Automotive standards demand rigorous validation of every electrical component. The DFX-20-3CH is ideal for testing:

• Switches (Turn signal, headlamp, power window): Simulating the inductive load of lamps or motors over hundreds of thousands of cycles.
• Connectors & Sockets (12V/24V): Performing current-load temperature rise tests and cyclic endurance tests with precise current profiling.
• Control Modules: Acting as a simulated actuator load for bench testing of relay drivers or solid-state outputs.

7.1 Enhanced Repeatability and Reduced Uncertainty

By eliminating the variability of aging physical ballasts and lamps, the DFX series ensures that a test performed today yields the same results as one performed next year. This dramatically reduces measurement uncertainty in compliance testing, a critical factor for accredited laboratories.

7.2 Improved Safety and Efficiency

The cabinet incorporates safety features like over-current protection, emergency stop, and secure terminal connections. It replaces bulky, heat-generating resistive banks and noisy magnetic ballasts. Setup time is reduced from hours to minutes, and automated tests can run unattended, freeing up technician resources.

The LISUN DFX series Externally Ballasted Fluorescent Lamp Test Load Cabinet transcends being a simple piece of test equipment; it is a foundational component for achieving credible and certifiable compliance in electrical accessory validation. Its precise simulation of resistive, inductive, and capacitive loads, direct alignment with specific clauses in IEC, GB, and automotive standards, and seamless integration with life cycling and mechanical testers create a robust, reliable testing ecosystem. For manufacturers, it de-risks the R&D and qualification process by providing consistent, standards-based results. For third-party testing laboratories, it enhances accreditation standing through improved test repeatability and reduced measurement uncertainty. Ultimately, the DFX series empowers engineers to validate product safety, endurance, and performance with a level of technical rigor that meets the exacting demands of global markets, ensuring that electrical accessories perform reliably under real-world conditions.

Q1: How does the DFX load cabinet improve upon using actual fluorescent lamp and ballast combinations for testing?
A: Physical lamp-ballast combinations suffer from inherent variability—component aging, temperature drift, manufacturing tolerances, and lamp starting characteristics all affect the electrical load, introducing unacceptable uncertainty into compliance tests. The DFX cabinet replaces these with a solid-state, programmable simulator that delivers a precise, repeatable, and stable load. It digitally sets parameters like current and power factor with high resolution, ensuring every test cycle is identical. This eliminates a key source of error, enhances lab accreditation, and allows for automated long-duration tests without the maintenance and replacement issues associated with physical lamps.

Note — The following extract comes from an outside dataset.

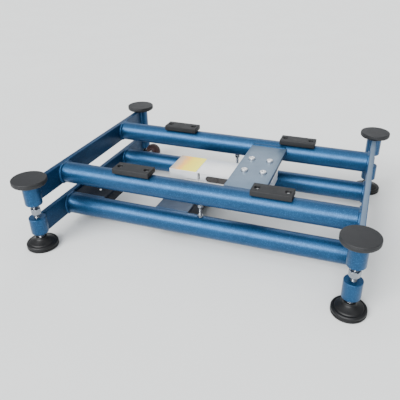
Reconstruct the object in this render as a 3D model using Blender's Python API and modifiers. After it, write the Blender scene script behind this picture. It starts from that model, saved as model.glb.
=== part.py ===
# Open-frame bench platform scale: a tubular load frame carried on one
# single-point load cell above a tubular base frame with four screw feet.
# Frame: origin on the floor under the middle of the frame, +X along the tubes,
# +Y to the rear, +Z up.  Metres.
import math

import bmesh
import bpy

# ---------------------------------------------------------------- dimensions
GAP = 0.0003                 # clearance kept between touching pieces

PLATE_X = 0.222              # end plate mid-plane and boss centres
BOSS_Y = 0.1665              # boss centres
BOSS_R = 0.012
END_PLATE_T = 0.008
END_PLATE_H = 0.0308

TUBE_Y = 0.091               # tube centres
TUBE_R = 0.0159
TUBE_WALL = 0.0025
UPPER_TUBE_Z = 0.08715
LOWER_TUBE_Z = 0.0331

UPPER_PLATE_Z = (0.0726, 0.1034)
LOWER_PLATE_Z = (0.0196, 0.0504)
UPPER_BOSS_Z = (0.0712, 0.1035)
LOWER_BOSS_Z = (0.0239, 0.0494)

THREAD_R = 0.0049            # M10 rods, drawn plain
THREAD_BORE_R = 0.00515
STOP_R = 0.0039              # M8 stop screws, drawn plain
STOP_BORE_R = 0.0042
BORE_STEP_Z = 0.0385         # where the lower boss bore narrows

PAD_R = 0.0240
PAD_TOP_Z = 0.1115
PAD_STEM_END_Z = 0.088

REST_X = (-0.1015, 0.1033)   # rest block centres, left and right
REST_LEN = 0.057
REST_WID = 0.0242
REST_Z = (0.10335, 0.1113)
REST_HOLE_PITCH = 0.042
REST_HEAD_R = 0.0034
REST_CBORE_R = 0.0042
REST_SHANK_R = 0.0020

BRIDGE_X = (0.0295, 0.0885)
BRIDGE_Z = (0.0915, 0.0975)
BRIDGE_PAD_X = (0.0330, 0.0858)
BRIDGE_PAD_Y = 0.0260
BRIDGE_HOLES_X = (0.0445, 0.0730)
BRIDGE_HOLES_Y = 0.021
BRIDGE_HEAD_R = 0.0048
BRIDGE_HEAD_Z = (0.0947, 0.1007)
BRIDGE_CBORE_R = 0.0053
BRIDGE_SHANK_R = 0.0029
BRIDGE_BORE_R = 0.0033

CELL_X = (-0.076, 0.0858)
CELL_Y = 0.026
CELL_Z = (0.0655, 0.085)
CAVITY_X = (-0.0105, 0.0205)  # lobe centres
CAVITY_R = 0.0054
CAVITY_Z = 0.0758
SLOT_X = (-0.0287, -0.0249)
SLOT_Z = (0.0708, 0.0840)
SLIT_X_END = -0.0494
SLIT_Z = (0.0711, 0.0724)
LABEL_GROOVE_X = -0.0310

CHANNEL_X = (-0.0764, -0.0216)
CHANNEL_Z = (0.0195, 0.0470)
CHANNEL_T = 0.004
RISER_X = (-0.074, -0.034)
RISER_Z = (0.0473, 0.0652)
BASE_BOLTS_X = (-0.063, -0.041)
BASE_BOLTS_Y = 0.017
BASE_BOLT_BORE_R = 0.0044

COLUMN_X = (-0.2177, -0.1609)
COLUMN_Y = (-0.0830, -0.0250)
COLUMN_Z = (0.0300, 0.0470)
COLUMN_BOLT = (-0.182, -0.0616)

NUT_AF = 0.013
NUT_Z = (0.0552, 0.0642)
STOP_Z = (0.042, 0.0699)

FOOT_R = 0.0225
FOOT_NECK_R = 0.0080
FOOT_NECK_Z = 0.0174
FOOT_SOCKET_Z = 0.0065
STUD_Z = (0.0068, 0.035)

CSTOP_SHANK_R = 0.0023
CSTOP_HEAD_R = 0.0039
CSTOP_Z = (0.042, 0.0652, 0.0699)
CSTOP_BORE_R = 0.0026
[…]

Q2: Can the DFX-20-3CH simulate loads for both 50Hz and 60Hz power systems, and how is this managed?
A: Yes, the DFX series is designed to operate correctly on both 50Hz and 60Hz mains supplies. The core load simulation circuitry, particularly for generating the inductive (lagging power factor) component, is effective across this frequency range. The key for compliance is that the simulated load’s current waveform and magnitude meet the standard’s requirement when powered by the local mains frequency. The cabinet’s calibration and performance are validated to ensure the set parameters (e.g., 16A at PF 0.9) are achieved regardless of whether the input is 50Hz or 60Hz, making it suitable for global testing applications.

Q3: What is the advantage of having three independent channels in the DFX-20-3CH model compared to a single-channel unit?
A: The three-channel configuration offers significant logistical and efficiency benefits for testing laboratories. Firstly, it allows for simultaneous, parallel testing of three identical devices (e.g., three samples of a switch model), drastically reducing total test time for sample batches. Secondly, it enables the testing of a single, multi-circuit device (e.g., a multi-gang switch or a socket outlet with multiple poles) where each circuit must be loaded independently according to the standard. Each channel can be programmed with different parameters if needed, providing flexibility. This maximizes the utilization of the test station and floor space.

Q4: How does the cabinet ensure safety when testing devices that might fail during a high-current endurance test?
A: The DFX incorporates multiple layers of safety protection. It features electronic over-current protection (OCP) that will immediately shut down the output if the current exceeds a safe threshold, protecting both the cabinet and the downstream equipment. An emergency stop button provides instant manual override. Furthermore, the outputs are designed with secure, shrouded terminal connections to prevent accidental contact. During a test, if the Device Under Test fails short-circuit, the OCP will react; if it fails open-circuit, the cabinet will simply register a loss of load and can be programmed to halt the test, preventing the continuation of a meaningless cycle count.

Q5: Is the DFX cabinet suitable for testing DC-powered automotive accessories, or is it only for AC applications?
A: The standard DFX series is primarily designed for AC load simulation aligned with IEC and GB standards for mains-powered accessories. For DC automotive testing (e.g., 12V/24V systems), the fundamental requirement for a programmable, stable current load is similar, but the implementation differs. LISUN offers specialized DC load solutions for this market. However, the DFX can be applicable in specific automotive contexts where the accessory is designed for AC operation within the vehicle (e.g., in certain heavy trucks or aviation), or for validating switches that control AC loads in hybrid/electric vehicles. It is crucial to match the load simulator’s specifications to the standard’s defined test conditions.